Entries with model source code:

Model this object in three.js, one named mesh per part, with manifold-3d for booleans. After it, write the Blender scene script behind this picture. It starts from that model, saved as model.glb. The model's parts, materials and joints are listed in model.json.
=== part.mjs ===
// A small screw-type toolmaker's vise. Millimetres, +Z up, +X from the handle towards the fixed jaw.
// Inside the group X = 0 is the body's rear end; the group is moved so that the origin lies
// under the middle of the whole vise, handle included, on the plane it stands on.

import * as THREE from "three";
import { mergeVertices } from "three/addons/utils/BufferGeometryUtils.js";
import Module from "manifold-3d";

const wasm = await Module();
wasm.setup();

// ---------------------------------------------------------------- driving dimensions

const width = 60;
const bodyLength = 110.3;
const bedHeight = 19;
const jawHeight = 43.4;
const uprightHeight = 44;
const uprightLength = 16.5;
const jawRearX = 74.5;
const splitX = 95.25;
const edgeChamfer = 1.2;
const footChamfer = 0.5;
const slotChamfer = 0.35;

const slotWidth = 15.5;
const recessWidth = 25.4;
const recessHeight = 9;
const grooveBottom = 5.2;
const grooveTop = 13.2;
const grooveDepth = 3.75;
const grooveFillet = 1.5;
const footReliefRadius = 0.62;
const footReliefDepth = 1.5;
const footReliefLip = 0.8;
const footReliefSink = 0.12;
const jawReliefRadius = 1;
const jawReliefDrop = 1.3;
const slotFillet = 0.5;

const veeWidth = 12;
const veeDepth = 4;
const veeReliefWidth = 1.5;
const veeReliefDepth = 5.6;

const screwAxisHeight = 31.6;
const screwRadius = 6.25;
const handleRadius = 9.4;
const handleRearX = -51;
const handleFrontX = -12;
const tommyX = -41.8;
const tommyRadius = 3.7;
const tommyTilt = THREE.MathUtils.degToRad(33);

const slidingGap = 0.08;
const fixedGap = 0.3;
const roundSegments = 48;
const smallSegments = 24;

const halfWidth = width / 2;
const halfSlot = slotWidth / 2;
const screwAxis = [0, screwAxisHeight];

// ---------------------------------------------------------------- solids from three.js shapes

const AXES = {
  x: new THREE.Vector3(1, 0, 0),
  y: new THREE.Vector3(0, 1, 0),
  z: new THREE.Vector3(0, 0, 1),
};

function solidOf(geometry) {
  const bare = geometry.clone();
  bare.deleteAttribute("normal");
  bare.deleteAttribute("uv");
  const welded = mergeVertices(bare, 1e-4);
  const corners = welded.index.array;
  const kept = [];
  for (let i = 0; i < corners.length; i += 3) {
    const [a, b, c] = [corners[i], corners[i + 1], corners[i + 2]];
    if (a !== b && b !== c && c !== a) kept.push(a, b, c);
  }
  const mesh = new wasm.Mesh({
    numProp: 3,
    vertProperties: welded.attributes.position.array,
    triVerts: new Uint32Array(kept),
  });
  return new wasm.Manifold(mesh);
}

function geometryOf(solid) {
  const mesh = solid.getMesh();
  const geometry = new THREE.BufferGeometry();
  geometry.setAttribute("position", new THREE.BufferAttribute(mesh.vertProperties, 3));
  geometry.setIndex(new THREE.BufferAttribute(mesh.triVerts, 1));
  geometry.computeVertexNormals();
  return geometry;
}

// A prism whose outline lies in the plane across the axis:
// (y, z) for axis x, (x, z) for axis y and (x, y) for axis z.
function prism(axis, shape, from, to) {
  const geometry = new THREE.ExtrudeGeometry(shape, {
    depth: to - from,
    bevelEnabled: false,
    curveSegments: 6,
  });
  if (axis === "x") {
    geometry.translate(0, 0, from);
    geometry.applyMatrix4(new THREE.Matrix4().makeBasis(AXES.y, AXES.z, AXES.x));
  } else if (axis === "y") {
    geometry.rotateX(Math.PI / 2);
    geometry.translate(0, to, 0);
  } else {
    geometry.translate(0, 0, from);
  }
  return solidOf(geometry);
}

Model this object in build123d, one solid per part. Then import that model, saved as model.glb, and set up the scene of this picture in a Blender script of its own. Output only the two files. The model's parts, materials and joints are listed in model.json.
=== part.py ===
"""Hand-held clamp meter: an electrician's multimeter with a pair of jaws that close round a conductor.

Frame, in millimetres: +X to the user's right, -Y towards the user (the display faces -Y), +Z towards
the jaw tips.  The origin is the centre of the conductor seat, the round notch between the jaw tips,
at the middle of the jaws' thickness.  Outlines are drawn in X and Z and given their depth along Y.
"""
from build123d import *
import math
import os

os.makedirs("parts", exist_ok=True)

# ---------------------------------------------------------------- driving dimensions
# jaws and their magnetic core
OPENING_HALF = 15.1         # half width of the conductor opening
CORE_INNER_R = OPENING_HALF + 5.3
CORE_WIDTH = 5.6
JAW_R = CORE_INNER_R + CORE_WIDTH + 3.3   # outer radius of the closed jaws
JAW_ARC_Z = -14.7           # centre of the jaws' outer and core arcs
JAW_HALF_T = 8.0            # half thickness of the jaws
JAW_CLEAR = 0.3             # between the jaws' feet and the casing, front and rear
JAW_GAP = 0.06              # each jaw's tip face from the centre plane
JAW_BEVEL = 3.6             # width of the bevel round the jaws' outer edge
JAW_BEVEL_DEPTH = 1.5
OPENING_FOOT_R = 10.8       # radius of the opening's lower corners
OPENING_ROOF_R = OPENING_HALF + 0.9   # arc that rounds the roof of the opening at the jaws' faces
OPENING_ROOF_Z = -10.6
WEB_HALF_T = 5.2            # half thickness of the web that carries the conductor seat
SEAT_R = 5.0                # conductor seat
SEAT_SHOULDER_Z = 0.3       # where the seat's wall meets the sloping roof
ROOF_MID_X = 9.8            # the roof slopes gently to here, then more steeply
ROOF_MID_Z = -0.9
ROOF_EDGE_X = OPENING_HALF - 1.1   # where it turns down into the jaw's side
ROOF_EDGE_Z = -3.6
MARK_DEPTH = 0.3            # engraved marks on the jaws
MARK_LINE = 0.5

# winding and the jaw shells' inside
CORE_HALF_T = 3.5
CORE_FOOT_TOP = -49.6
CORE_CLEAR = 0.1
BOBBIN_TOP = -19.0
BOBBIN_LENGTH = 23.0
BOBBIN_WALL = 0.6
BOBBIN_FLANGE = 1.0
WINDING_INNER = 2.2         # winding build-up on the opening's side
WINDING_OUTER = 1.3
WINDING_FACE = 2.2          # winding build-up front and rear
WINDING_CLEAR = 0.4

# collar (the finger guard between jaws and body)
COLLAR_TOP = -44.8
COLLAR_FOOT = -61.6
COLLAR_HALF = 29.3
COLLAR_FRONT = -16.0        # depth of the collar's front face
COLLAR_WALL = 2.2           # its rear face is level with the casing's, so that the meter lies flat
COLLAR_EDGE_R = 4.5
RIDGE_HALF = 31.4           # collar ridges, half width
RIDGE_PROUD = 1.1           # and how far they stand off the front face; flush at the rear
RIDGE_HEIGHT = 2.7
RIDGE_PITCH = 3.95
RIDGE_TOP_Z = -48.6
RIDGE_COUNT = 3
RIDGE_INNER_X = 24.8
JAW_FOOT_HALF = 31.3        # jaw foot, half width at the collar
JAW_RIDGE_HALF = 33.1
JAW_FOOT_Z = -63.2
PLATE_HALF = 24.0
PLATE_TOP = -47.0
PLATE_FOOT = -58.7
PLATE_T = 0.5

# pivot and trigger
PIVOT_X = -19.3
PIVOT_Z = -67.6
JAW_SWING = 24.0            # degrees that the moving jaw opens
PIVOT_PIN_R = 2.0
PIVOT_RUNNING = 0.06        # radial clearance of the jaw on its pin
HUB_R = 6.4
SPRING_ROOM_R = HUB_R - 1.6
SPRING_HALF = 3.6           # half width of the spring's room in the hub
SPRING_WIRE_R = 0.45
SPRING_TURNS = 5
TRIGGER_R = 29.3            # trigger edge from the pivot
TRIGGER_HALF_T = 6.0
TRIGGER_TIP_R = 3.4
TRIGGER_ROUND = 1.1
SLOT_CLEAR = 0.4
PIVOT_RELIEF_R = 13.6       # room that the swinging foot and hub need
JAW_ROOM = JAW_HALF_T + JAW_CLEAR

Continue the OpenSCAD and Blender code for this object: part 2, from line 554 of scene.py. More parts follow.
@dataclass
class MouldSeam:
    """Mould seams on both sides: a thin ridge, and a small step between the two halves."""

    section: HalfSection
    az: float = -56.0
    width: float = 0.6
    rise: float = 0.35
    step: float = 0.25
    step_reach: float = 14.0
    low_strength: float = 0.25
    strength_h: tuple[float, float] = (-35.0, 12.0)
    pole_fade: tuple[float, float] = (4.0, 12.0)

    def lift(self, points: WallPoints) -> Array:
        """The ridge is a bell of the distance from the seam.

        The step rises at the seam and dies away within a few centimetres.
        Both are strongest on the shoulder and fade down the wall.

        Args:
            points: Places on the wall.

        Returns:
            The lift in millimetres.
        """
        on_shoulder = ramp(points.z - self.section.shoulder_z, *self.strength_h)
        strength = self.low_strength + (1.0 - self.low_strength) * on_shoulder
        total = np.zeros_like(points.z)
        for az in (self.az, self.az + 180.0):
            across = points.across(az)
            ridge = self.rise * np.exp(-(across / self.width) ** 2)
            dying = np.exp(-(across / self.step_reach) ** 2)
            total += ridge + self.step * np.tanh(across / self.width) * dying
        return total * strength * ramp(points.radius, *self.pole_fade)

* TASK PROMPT
Report how many lines in these entries contain "import". Answer with the number only.

* RESPONSE TO THIS TASK
7